Bar Chart of Salary Component Breakdown by Department
# Create bar chart of breakdown of base salary, longevity pay and overtime pay, by department
employeeSalaries_long <- employeeSalaries %>%
filter(!is.na(`Base Salary`) & !is.na(`2021 Overtime Pay`) & !is.na(`2021 Longevity Pay`)) %>%
pivot_longer(
cols = c(`Base Salary`, `2021 Overtime Pay`, `2021 Longevity Pay`),
names_to = "PayType",
values_to = "Amount"
)
p <- ggplot(employeeSalaries_long, aes(x = `Department Name`, y = Amount, fill = PayType)) +
geom_bar(stat = "identity", alpha = 0.8) +
labs(
title = "Total Compensation Breakdown by Department",
subtitle = "Base Salary, Overtime, and Longevity Pay",
x = "Department",
y = "Amount",
fill = "Pay Type",
caption = "https://data.montgomerycountymd.gov/Human-Resources/Employee-Salaries-2021/kmkb-bmhe/about_data"
) +
scale_fill_manual(values = c("Base Salary" = "#066db8",
"2021 Overtime Pay" = "#b88906",
"2021 Longevity Pay" = "#06c72d")) +
scale_y_continuous(labels = label_comma()) +
theme_minimal() +
theme(
axis.text.x = element_text(angle = 45, hjust = 1, size = 10),
axis.title.x = element_text(size = 12),
plot.caption = element_text(hjust = 0.08, size = 10, color = "gray")
)
print(p)

interactive_plot <- ggplotly(p)
interactive_plot
Conclusion & Observations
This visualization shows the breakdown of pay by department
including all pay types.
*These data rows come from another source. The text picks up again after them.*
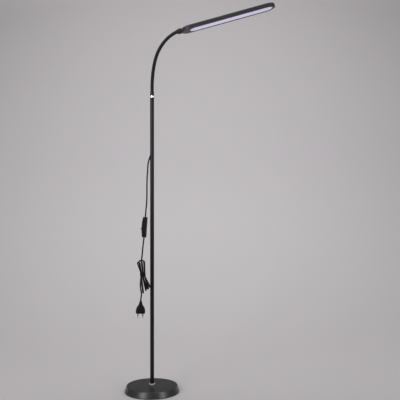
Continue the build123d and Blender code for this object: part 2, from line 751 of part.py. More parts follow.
def pin_ears():
    """The two cheeks inside the front shell that carry the rocker's pin."""
    inner = ROCKER_W / 2 + ROCKER_PLAY_SIDE
    outer = inner + EAR_T
    depth = SWITCH_FRONT[1] - SWITCH_WALL
    ears = []
    for side in (-1, 1):
        span = (min(side * inner, side * outer), max(side * inner, side * outer))
        ears.append(block((-depth, -ROCKER_PIVOT + EAR_R), span, (-EAR_R, EAR_R)))
    return ears


def pivot_rod(radius, length):
    return Pos(-ROCKER_PIVOT, length / 2, 0) * Rot(X=90) * rod(radius, 0, length)


def switch_front():
    shell = switch_shell(True)
    half_l = ROCKER_L / 2 + ROCKER_PLAY_END
    half_w = ROCKER_W / 2 + ROCKER_PLAY_SIDE
    shell -= block((-SWITCH_W, -1), (-half_w, half_w), (-half_l, half_l))
    for ear in pin_ears():
        shell += ear
    return SWITCH_PLACE * (shell - pivot_rod(ROCKER_PIN_R + FIT, SWITCH_W - 2 * SWITCH_WALL))


def switch_back():
    return SWITCH_PLACE * switch_shell(False)


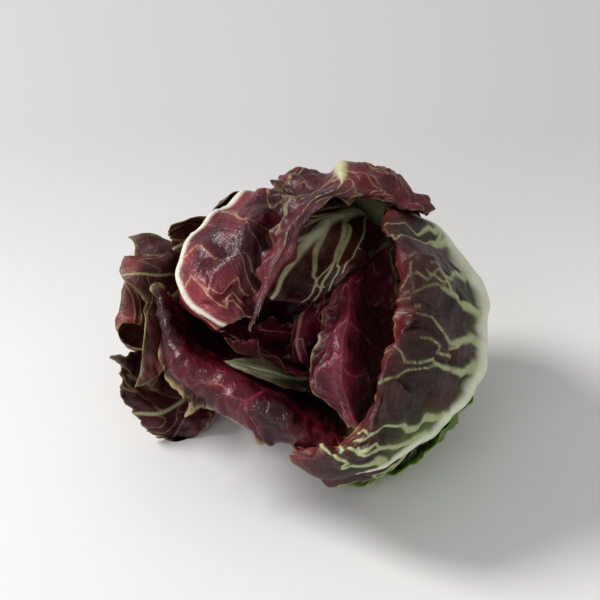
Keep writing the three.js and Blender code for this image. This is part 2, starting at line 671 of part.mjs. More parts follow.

It includes longevity pay, overtime pay, and
base salary as portions of each bar. I thought it was very interesting
that the Department of Police especially and the Fire and Rescue
services make so much more in totality than all the other departments,
my best guess is that this is simply due to the high number of employees
within these departments. I’d also be curious to know more about this
disparity in pay distribution between departments, for example, the Fire
and Rescue Services have a significant portion of their earnings from
overtime and longevity pay, whereas the vast majority of the Department
of Police’s earnings comes from their base salary.